The last thing I need are more CDs, but I couldn't resist the lure of this 1994 release sitting in the $3 rack at AIDS charity shop down the street from my apartment. We're talking a collision of sounds -- hip hop, alt-rock, grunge, jazz, slippery funk -- all held together by the free-form stream-of-consciousness flowing vocalist/guitarist Mike Doughty and the way-unconventional samples from synthesizer/sampler Sebastian Steinberg. The band called their sound "deep slacker jazz." It was like the morphing of the Beastie Boys, Sun Ra, Frank Zappa, and Remain in Light Talking Heads into a P-Funkalicious stew. For my money, these lads laid the foundation and raised an unreachable bar for nu metal acts Limp Bizkit or Korn, yet I can't think of one new act as clever and fresh as this disc. In any event, what you get from this lost classic is pure legs akimbo dance time imagination. Throw it on at your next party and see how many folks ask you about it. I'm betting quite a few. And the prescient 9/11 lyrics of the opening track, "Is Chicago, Is Not Chicago," are downright creepy and worth downloading right now.

The Lilys: Everything Wrong is Imaginary (Manifesto)

A Philly native and lone Lilys constant, singer/songwriter Kurt Heasley releases his eighth effort. Here he explores the sonic terrain nestled between My Bloody Valentine and Syd Barrett lands; off-kilter melodies percolate to the surface and then disappear into swirling guitars and embellishments. The title track is a bubbly little instrumental number anchored by a Hook-y New Order riff. EWII is not as tuneful as my favorite CD by the Lilys, The 3 Way (Sire), but a compelling and interesting listen, nonetheless.

Shawn Camp: Fireball (Skeeterbit)

As you may or may not know, I've been a gigging/recording roots-rocker for about 10 years or so, so I don't cotton to weak-ass country or half-baked heartache story songs. Mr. Camp is a dude I'd share the stage with any day of the week: former backing musician (fiddle, guitar, mandolin) with Trisha Yearwood, Alan Jackson, and Shelby Lynne and then a session ace for Guy Clark, Nanci Griffith, and John Prine after getting dumped by Reprise in the mid '90s, he's also written songs for Kenny Chesney, Tracy Byrd, and Randy Travis. Fireball isn't a masterpiece -- I'll reserve that for the masters (Waylon, Willie, Johnny, even Dwight) -- but this is one of the best releases I've heard out of Nashville in quite some time.

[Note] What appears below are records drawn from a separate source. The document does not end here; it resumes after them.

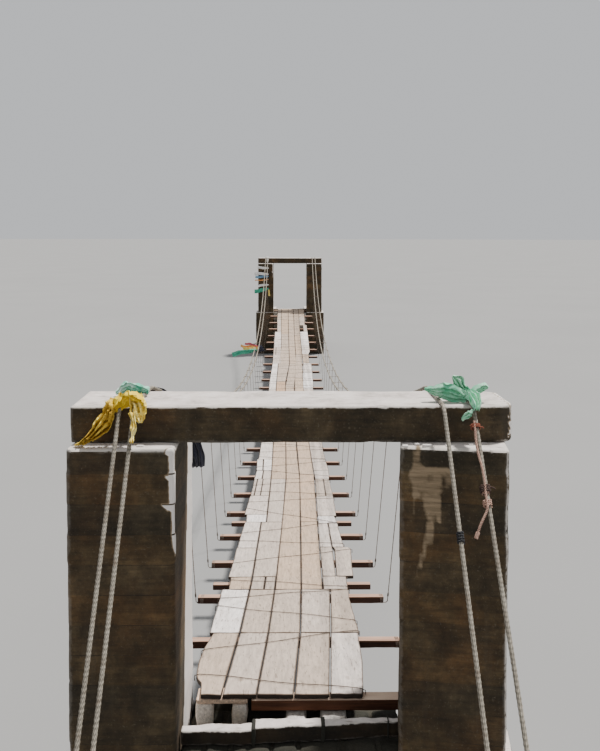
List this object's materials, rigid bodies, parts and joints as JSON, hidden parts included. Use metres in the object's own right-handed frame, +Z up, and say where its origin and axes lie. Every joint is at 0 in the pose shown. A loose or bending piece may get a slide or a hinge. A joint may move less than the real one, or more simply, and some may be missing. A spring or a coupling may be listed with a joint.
{
  "type": "wire-rope suspension footbridge",
  "caption": "Narrow plank footbridge hung from wire ropes that pass over two concrete portals and run down to anchor blocks.",
  "frame": {"origin": "middle of the bridge, below mid-span, on the level of the lowest ground that the piers stand on", "axes": "+Y along the walkway from the near portal to the far portal, +X to the right, +Z up"},
  "size_m": [3.104, 36.365, 4.372],
  "materials": {
    "concrete": "board-marked weathered concrete, worn pale edges",
    "masonry": "rough pale stone",
    "planks": "weathered grey timber",
    "bearers": "weathered reddish brown timber",
    "rope": "dull twisted wire rope",
    "cloth_yellow": "thin faded cloth",
    "cloth_green": "thin faded cloth",
    "cloth_mint": "thin faded cloth",
    "cloth_navy": "thin dark cloth",
    "flags": "small thin flags in several colours",
    "tie_rope": "twisted fibre rope"
  },
  "bodies": {
    "root": {"near_left_pier": "concrete", "near_right_pier": "concrete", "near_lintel": "concrete", "near_sill": "concrete", "near_abutment": "masonry", "far_left_pier": "concrete", "far_right_pier": "concrete", "far_lintel": "concrete", "far_sill": "concrete", "far_abutment": "masonry", "near_left_anchor": "concrete", "near_right_anchor": "concrete", "far_left_anchor": "concrete", "far_right_anchor": "concrete", "near_seat_stones": "masonry", "near_cross_beam": "bearers", "far_cross_beam": "bearers", "bearer_01": "bearers", "bearer_02": "bearers", "bearer_03": "bearers", "bearer_04": "bearers", "bearer_05": "bearers", "bearer_06": "bearers", "bearer_07": "bearers", "bearer_08": "bearers", "bearer_09": "bearers", "bearer_10": "bearers", "bearer_11": "bearers", "bearer_12": "bearers", "deck_course_01": "planks", "deck_course_02": "planks", "deck_course_03": "planks", "deck_course_04": "planks", "deck_course_05": "planks", "deck_course_06": "planks", "deck_course_07": "planks", "deck_course_08": "planks", "deck_course_09": "planks", "deck_course_10": "planks", "deck_course_11": "planks", "deck_course_12": "planks", "deck_course_13": "planks", "left_outer_rope": "rope", "left_inner_rope": "rope", "right_inner_rope": "rope", "right_outer_rope": "rope", "near_left_scarf": "cloth_yellow", "near_right_scarf": "cloth_mint", "near_left_rag": "cloth_green", "near_left_cloth": "cloth_navy", "far_left_rag": "cloth_mint", "far_left_flags": "flags", "left_rope_flags": "flags", "right_tie_rope": "tie_rope"}
  },
  "joints": []
}
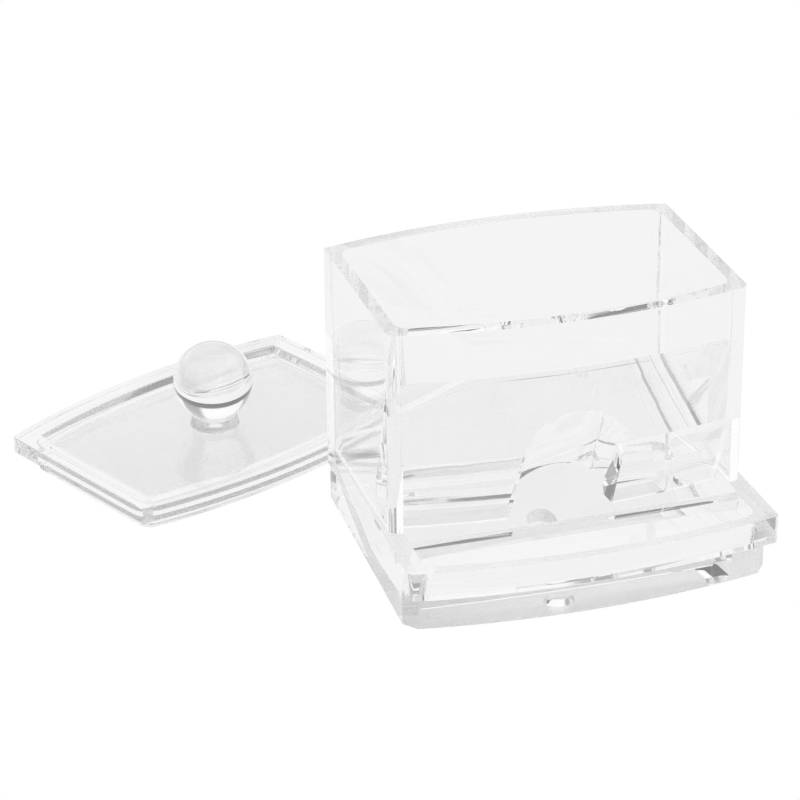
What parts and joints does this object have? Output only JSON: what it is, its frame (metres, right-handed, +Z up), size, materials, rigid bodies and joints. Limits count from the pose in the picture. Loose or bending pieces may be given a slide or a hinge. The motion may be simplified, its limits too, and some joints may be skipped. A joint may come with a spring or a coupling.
{
  "type": "cotton swab dispenser box",
  "caption": "Clear moulded box for cotton swabs: hopper with arched front panel on a flared tray with ramp, and a loose lid with ball knob lying beside it.",
  "frame": {"origin": "on the underside of the tray's solid foot pad, on the left-right centre line, below the middle of the tray floor", "axes": "+X to the right seen from the front, +Y towards the back, +Z up through the hopper's open rim"},
  "size_m": [0.1682, 0.1618, 0.0707],
  "materials": {
    "clear_box": "clear polished moulded plastic, see-through",
    "clear_tray": "clear polished moulded plastic with a fine-textured pad on the floor",
    "clear_lid": "clear polished moulded plastic with a fine-textured panel underside",
    "clear_knob": "clear polished solid ball"
  },
  "bodies": {
    "box": {"hopper_box": "clear_box", "base_tray": "clear_tray"},
    "lid": {"lid_plate": "clear_lid", "ball_knob": "clear_knob"}
  },
  "joints": [
    {"name": "lid_lift", "type": "slide", "parent": "box", "child": "lid", "axis": [0, 0, 1], "range_m": [0, 0.1]}
  ]
}
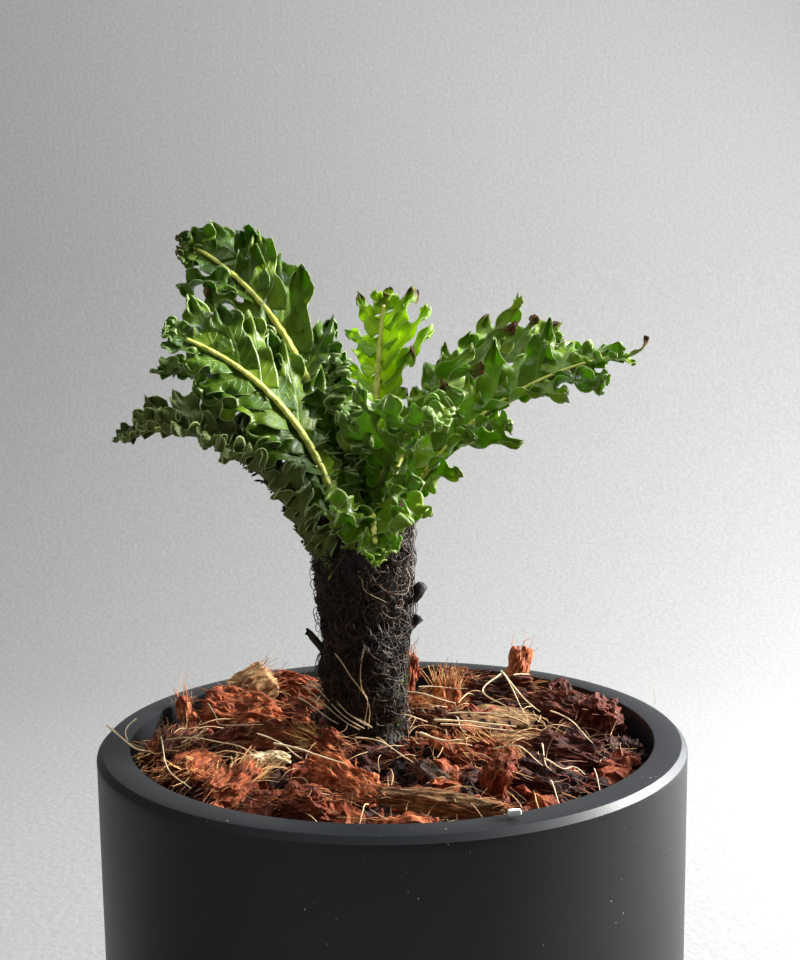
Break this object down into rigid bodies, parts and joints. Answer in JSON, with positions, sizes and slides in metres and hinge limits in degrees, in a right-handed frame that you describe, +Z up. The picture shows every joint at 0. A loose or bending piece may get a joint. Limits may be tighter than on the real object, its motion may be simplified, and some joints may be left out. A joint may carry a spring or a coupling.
{
  "type": "potted fern",
  "caption": "Small fern with crisped, ruffled fronds on a short matted trunk, growing in coconut husk chips in a round charcoal pot.",
  "frame": {"origin": "on the pot's axis at its foot, the middle of the underside of the whole object's box", "axes": "+Z up along the pot's axis, -Y towards the side the plant is seen from, +X to that viewer's right"},
  "size_m": [0.15, 0.15, 0.2714],
  "materials": {
    "pot": "matte charcoal, faintly dusty",
    "husk_fibre": "dark damp coconut husk fibre",
    "root_mat": "black-brown mat of wiry roots",
    "leaf": "glossy deep green, pale yellow-green midrib",
    "husk": "red-brown fibrous husk",
    "bark": "weathered brown bark with pale straws",
    "flake": "cream, crumbly",
    "grain": "chalky white"
  },
  "bodies": {
    "root": {"pot": "pot", "growing_medium": "husk_fibre", "trunk": "root_mat", "frond_rear_left": "leaf", "frond_mid_left": "leaf", "frond_low_left": "leaf", "frond_back_centre": "leaf", "frond_upper_right": "leaf", "frond_long_right": "leaf", "frond_front_right": "leaf", "frond_front_centre": "leaf", "frond_upper_left": "leaf", "frond_back_left": "leaf", "frond_back_right": "leaf", "frond_inner_front": "leaf", "husk_block_pale": "husk", "husk_plate_large": "husk", "husk_sliver_left": "husk", "husk_slab_left": "husk", "husk_tuft_left": "husk", "husk_tuft_front": "husk", "husk_nub_front": "husk", "husk_cube_front": "husk", "husk_strip_diagonal": "husk", "husk_chip_by_trunk": "husk", "husk_plate_left": "husk", "husk_curl": "husk", "husk_lump_back_left": "husk", "husk_lump_back": "husk", "husk_peg_back": "husk", "husk_brush_back": "husk", "husk_brush_behind": "husk", "husk_knob_back": "husk", "husk_plate_back": "husk", "husk_spike_back": "husk", "husk_block_right": "husk", "husk_nub_right": "husk", "husk_lump_right": "husk", "husk_bit_right": "husk", "husk_wedge_right": "husk", "husk_plate_right": "husk", "husk_plate_front_right": "husk", "husk_post_front": "husk", "husk_stick_front": "husk", "husk_knobs_front": "husk", "husk_chip_right_of_trunk": "husk", "husk_lump_by_trunk": "husk", "bark_strip_pale": "bark", "husk_strip_right": "husk", "husk_stick_grey": "husk", "husk_strip_orange": "husk", "bark_plate_dark": "bark", "husk_lump_left": "husk", "husk_bit_left": "husk", "husk_chip_back": "husk", "husk_chip_back_left": "husk", "husk_chip_behind": "husk", "husk_chip_middle": "husk", "cream_flake": "flake", "fertiliser_grain": "grain"}
  },
  "joints": []
}
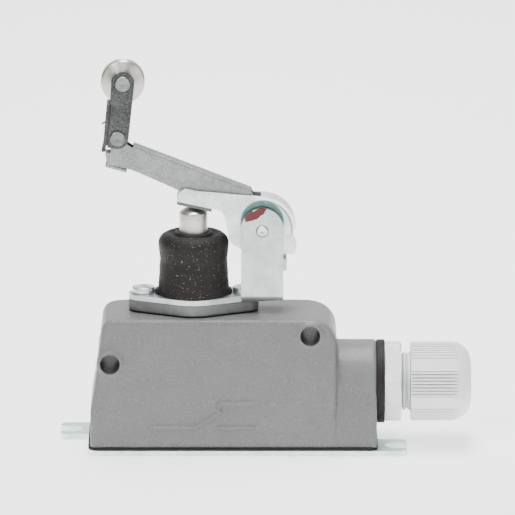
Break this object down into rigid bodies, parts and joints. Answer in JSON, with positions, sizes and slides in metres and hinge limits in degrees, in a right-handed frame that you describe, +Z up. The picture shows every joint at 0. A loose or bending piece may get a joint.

The guitars snarl and twang, the backbeat drops like it's hot, and his vocals sit out front and clearly defined. "Fireball" starts things off just right, scootin' across the dance floor. "Hotwired," "Would You Go with Me," and "Drank" are three more outstanding retro-forward tracks from a disc that boasts not a clunker in the lot.

Judith Owen: Lost and Found (Century of Progress)

Who knew Derek Smalls' (Harry Shearer) wife had such chops? Five CDs into her career and I didn't even know she was a musician, though it's not fair to lump her in with the "whatever-happened-to" Spinal Tap. The Welsh-born lass is a gifted vocalist/pianist/songwriter with clever arranger's skills. She retreads two '70s FM radio rock tunes and drives them with her own pop jazzbo torch-vocal style. (Somewhere between Joni Mitchell's compelling folk-jazz and the clever wordplay cabaret camp of Nellie McKay.) She re-imagines Deep Purple's "Smoke on the Water" and The Police's "Walking on the Moon" as vocal/piano snail-paced ballads. Ms. Owen even recruits Richard Thompson's guitar skills for a sultry take on Cole Porter's "Night and Day" and jazz vocalist Cassandra Wilson on "Enough." Moreover, her equally strong compositions never suffer in fighting for room with these well-worn classics.

And speaking of classics, the Talking Heads (Sire/Warner/Rhino) catalog just got released as DualDiscs with meticulous remastering in 5.1 surround sound plus bonus tracks and videos. To this day, Talking Heads: 77 still resonates as my favorite. Released in 1977, their deubt was a twitching, nervous sounding rock record not remotely punk -- the first new wave record -- and yet it still invokes that same quirky energy today. "Psycho Killer" still astonishes me every time I play it. It is a perfectly realized song in structure, execution, and sound; an evergreen classic. This record, Fear of Music, and Remain in Light remain essential releases in their impressive and genre-defining canon.